Below, throngs of white-throats forage in the duff layer beneath the shrubs, disguised in the dry leaves, darting to and fro, like so many winged mice, too intent on their quest to notice me.

Oh, to be a member of this quiet, enfolding community, surrounded by unpretentious beauty in all seasons...roots entwined, branches interlaced, mysterious communication beneath the earth-one species to another, no awareness of the human folly beyond its borders.

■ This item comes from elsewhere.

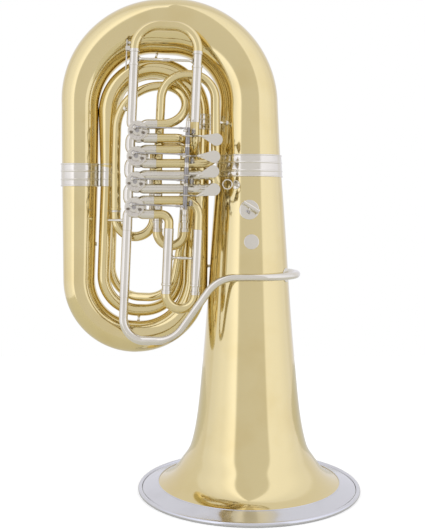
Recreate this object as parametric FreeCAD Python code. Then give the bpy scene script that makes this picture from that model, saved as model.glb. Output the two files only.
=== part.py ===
import FreeCAD, Part
import math
import os

# Four-rotor bass tuba standing on its bell. Millimetres.
# Origin: bell axis at the rim plane. +Z up, valves on the -Y side, branches towards -X.

# bell
rim_radius = 225.0
rim_wire_radius = 4.5
rim_land = 0.4
bell_wall = 0.8
bell_top = 655.0
# outside of the flare, as (height, radius)
bell_flare = [
    (5.6, rim_radius - 9.8), (10.6, rim_radius - 25.0), (16.6, 182.5), (26.0, 165.0), (39.0, 150.0), (59.0, 135.0),
    (79.0, 121.6), (99.5, 114.5), (140.0, 106.3), (222.0, 97.1), (304.0, 89.9),
    (426.0, 81.3), (508.0, 76.2), (590.0, 70.5), (655.0, 65.7),
]
garland_inner_radius = 182.5
garland_wall = 0.7
solder_gap = 0.12

# large branches
branch_wall = 0.9
bow_top = 940.4
bow_span = 344.0
bow_corner = 160.0
bow_radii = [65.4, 59.6, 57.2, 55.6, 37.6, 36.8]
branch_joint = 637.0
branch_left_foot = -347.4
branch_bottom = 308.8
branch_corner = 116.0
branch_right_foot = -113.0
branch_right_top = -102.4
branch_top_joint = 745.0
branch_radii = [36.7, 32.2, 32.0, 31.6, 25.2, 23.7]
second_top = 856.7
second_left_top = -285.5
second_corner = 92.0
second_top_radii = [23.6, 23.4, 20.6, 20.2, 15.0, 14.4]
second_joint = 637.0
second_left_foot = -299.2
second_bottom = 361.0
second_right_foot = -148.5
second_right_y = 18.0
second_bottom_radii = [14.2, 12.9, 12.3, 12.2, 11.2, 9.4]
third_top = 845.6
third_left_top = -271.5
third_left_foot = -285.6
third_right_top = -116.3
third_y_left = 27.0
third_joint = 590.0
third_right_joint = 755.0
third_y_right = 37.0
third_bottom = 388.1
third_right_foot = -157.6
third_right_y = -10.0
third_radius = 8.8
ferrule_wall = 1.5
ferrule_bead = 1.1
small_ferrule_wall = 1.0
small_ferrule_bead = 0.6

# valve section
section_tilt = 2.4
section_centre = FreeCAD.Vector(-222.15, -78.0, 646.4)
valve_pitch = 49.6
casing_radius = 19.0
casing_wall = 1.55
casing_front = -17.0
casing_back = 17.0
casing_face = 3.0
rotor_length = 26.0
rotor_clearance = 0.05
passage_radius = 6.4
stem_radius = 4.0
bearing_thick = 2.8
rear_cap_wall = 1.6
port_offset = 13.5
port_bend = 10.0
port_length = 38.0
airway_x = -13.5

# valve tubing: a fixed tube is soldered into a sleeve, an inner leg runs in the sleeve
tube_radius = 8.95
tube_wall = 0.6
sleeve_radius = 9.75
sleeve_inner = 9.05
leg_clearance = 0.05
leg_wall = 0.6
bow_tube_radius = 9.65
bow_tube_wall = 0.53
socket_depth = 6.0

# main tuning slide, in the section's own frame
main_span = 123.4
main_mouth = 207.0
main_bow_foot = main_mouth + 22.0
main_top = main_bow_foot + 54.0
main_corner = 47.0
main_leg_insert = 75.0
main_right_foot = 96.0
main_brace_height = main_bow_foot - 13.0
water_key_height = main_bow_foot + 17.0

# valve slides
slide1_span = 57.0
slide1_left = -159.2
slide1_height = 527.7
slide1_sleeve_top = 531.0
slide1_sleeve_length = 112.0
slide1_exposed = 9.0
slide1_insert = 70.0
slide2_mouth = -97.0
slide2_bow = -88.0
slide2_insert = 60.0
slide3_y = -56.0
slide3_left = -182.6
slide3_span = 53.4
slide3_height = 523.0
slide3_sleeve_top = 605.0
slide3_mouth = 541.0
slide3_insert = 36.0
slide4_y = -34.0
slide4_left = -267.3
slide4_span = 76.2
slide4_height = 551.4
slide4_sleeve_top = 640.0
slide4_mouth = 566.0
slide4_insert = 45.0

# valve action, in the section's own frame
axle_x = 97.8
axle_y = -18.0
axle_radius = 2.5
axle_low = -84.0
axle_high = 94.0
hub_radius = 4.5
hub_clearance = 0.05
hub_gap = 0.5
paddle_swing = 22.0
lever_length = 25.0
crank_length = 2.0 * lever_length * math.sin(math.radians(paddle_swing / 2)) / math.sqrt(2.0)
link_y = -30.0
link_radius = 1.6
pin_radius = 1.5
eye_play = 0.5
link_eye_play = 0.8
stop_arm_thick = 3.0
stop_arm_gap = 1.5
# for valves one to four: hub foot, hub head, arm height, plate x, plate height
paddles = [
    (-77.5, -26.8, -46.8, 152.8, -33.9),
    (-26.3, 9.3, -9.2, 149.4, 0.3),
    (13.3, 48.4, 24.5, 150.1, 28.6),
    (48.9, 86.5, 66.9, 153.5, 61.5),
]
plate_radius = 12.0
plate_tail_radius = 3.0
plate_thick = 1.8
plate_y = -39.0
arm_radius = 2.2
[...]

Like the imaginary dwellings of my childhood, secret spaces beneath sweeping branches, hidden from the rest of the world, the sanctuary to which I turn when in turmoil...
Peace in the company of beeches.




Tuesday, January 3, 2017

Hope




Rainy, soggy January interlude before the coming freeze,
not what I would call a beautiful day.
But, here I am alive, with faculties to search out beauty
and the bit of green I need to make it until spring.
With chilled hands, cold water running down my back,
I part the leaves to find the treasures.
Foamflower, Jacob's ladder and Virginia waterfleaf,

vibrant against the browns,
winter no match for their tenacity. 



It doesn't look like much, a dried-up flower stalk from a small, last-season planted oak-leaf hydrangea,
reminder of what was and what will be.
Memory stirs imagination to recall the late-summer brightness in the shady shadows of my front yard.
Last to put out new leaves in spring, 

reminder that beneath all appearances,
we hope not in vain.


A few tiny, almost insignificant, catkins,
first of this hazelnut's young life.
Enough to pollinate the even
more obscure female flowers as they open,
a few months from now?
No matter, for growth happens at its
own pace, in its own time. Sometimes faltering, 

sometimes subject to forces beyond its control,
always moving toward the promise of fecundity,
sending its offspring out into the world.